Entendo por Diversidade o que caracteriza e diferencia o fazer dos povos. Cada grupo social tem seus rituais. E são esses rituais que dão identidade às tribos humanas que ocupam determinados territórios e ali constroem suas vidas e preservam suas histórias através da linguagem, da memória, das tradições, crenças, costumes, modos de agir. Aprendizados plurais que passam de geração para geração, a partir de trocas e misturas com outras tribos e suas culturas, fazendo a diferença no campo pessoal, social, profissional e político. 

Reconhecer as diversidades é o que nos impulsiona a sair das bolhas e acolher as diferenças deste nosso vasto universo. É o contato com o que nos faz transcender também a condição social/econômica, abrindo possibilidades para outras relações e experiências. É buscar, efetivamente, políticas públicas inclusivas, que possibilitem que as pessoas se representem com a sua diferença. Não sejam representadas. 

A declaração de Madri de março de 2002, primeiro documento internacional sobre pessoas com deficiência, traz a frase "Nada sobre Pessoas com Deficiência, Sem as Pessoas com Deficiência" que se transformou no lema "Nada Sobre Nós, Sem Nós". O que vale para todas as singularidades. Mas só a partir de uma educação libertadora é possível falar de fato em diversidade, relativizar o mito da perfeição imposto pelo meio social e abrir portas para a complexidade do existir. A curiosidade pelo que é diverso nos faz impetuosos e criativos nesta caminhada porque nos tira da apatia da normalidade que enquadra, discrimina, limita nosso olhar e nossa liberdade.

A diversidade, aliada à acessibilidade, à inclusão e à sustentabilidade, proporciona que as pessoas, independente da condição - física, intelectual, mental, social, cor, sexo, financeira ou de comportamento, idade, enfim - participem da vida da sua comunidade, usufruindo do cotidiano com segurança e acolhimento. Só seremos diversos a partir desta fusão. São muitas as questões que se movem neste universo. E aqui vale lembrar a canção dos Titãs, "Comida" (1987 / Arnaldo Antunes, Marcelo Fromer e Sérgio Britto) - "A gente não quer só comida / A gente quer comida / Diversão e arte / A gente não quer só comida / A gente quer saída / Para qualquer parte". 

Não é possível anular as diferenças, porque elas efetivamente existem.
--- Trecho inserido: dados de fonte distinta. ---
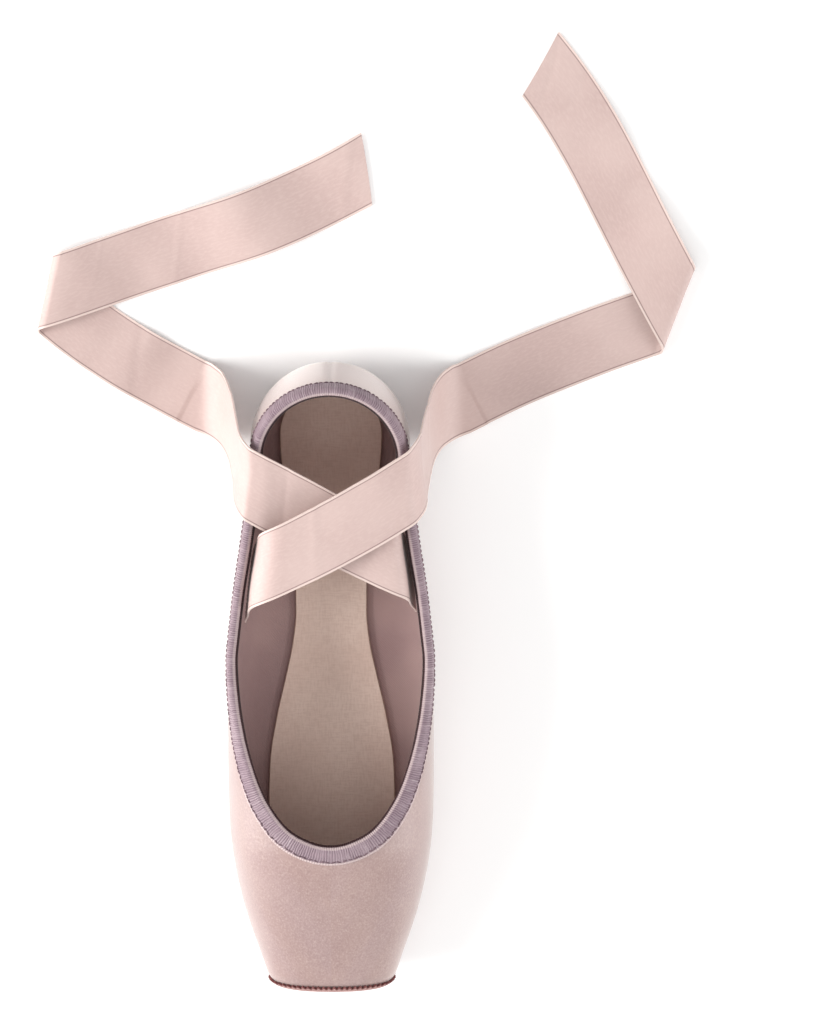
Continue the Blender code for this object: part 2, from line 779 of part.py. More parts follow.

Não é possível reduzir a discussão à conquista de dispositivos legais, através da ação do Estado. Abstrair uma situação oriunda de um processo histórico e cultural que fixa um modelo, no qual o sujeito se inscreve desde o nascimento, não é simples. O que quero é alertar para o que incorporamos desde um ponto de vista padronizado que nos afasta da diversidade, que é acessibilidade, inclusão e sustentabilidade.

A Lei Brasileira de Inclusão, criada para assegurar direitos e liberdades fundamentais, aponta para a cidadania. Baseada em Convenção da ONU, define como pessoa com deficiência "Aquela que tem impedimento de longo prazo de natureza física, mental, intelectual ou sensorial, e que, em interação com uma ou mais barreiras, pode obstruir sua participação plena e efetiva na sociedade em igualdade de condições com as demais pessoas". Temos mais de 45 milhões de pessoas com alguma deficiência, segundo o IBGE/Instituto Brasileiro de Geografia e Estatística em 2019 - quase 25% da população do país. Mas quem está preocupado em fazer adaptações para que uma pessoa em cadeira de rodas, para dar apenas um exemplo, possa usufruir da vida com dignidade, sem ser constrangida de alguma maneira? Quem está verdadeiramente interessado em políticas voltadas para a diversidade?

Estas perguntas estão no centro da cena. E falo do que considero patrimônio da humanidade, assim como a biodiversidade. São questões que devem estar na base dos programas e projetos dos municípios e dos estados em nome da nossa autonomia em todos os recantos deste Brasil tão diverso. Afinal, independente de gênero, raça, cor, orientação sexual, tamanho, opinião, posição social - não deveríamos ser aceitos como somos, com nossas capacidades e limites? Só seremos sustentáveis quando a diversidade fizer parte do nosso cotidiano. Ninguém é igual a ninguém. E essa é, sem dúvida, a nossa grande riqueza.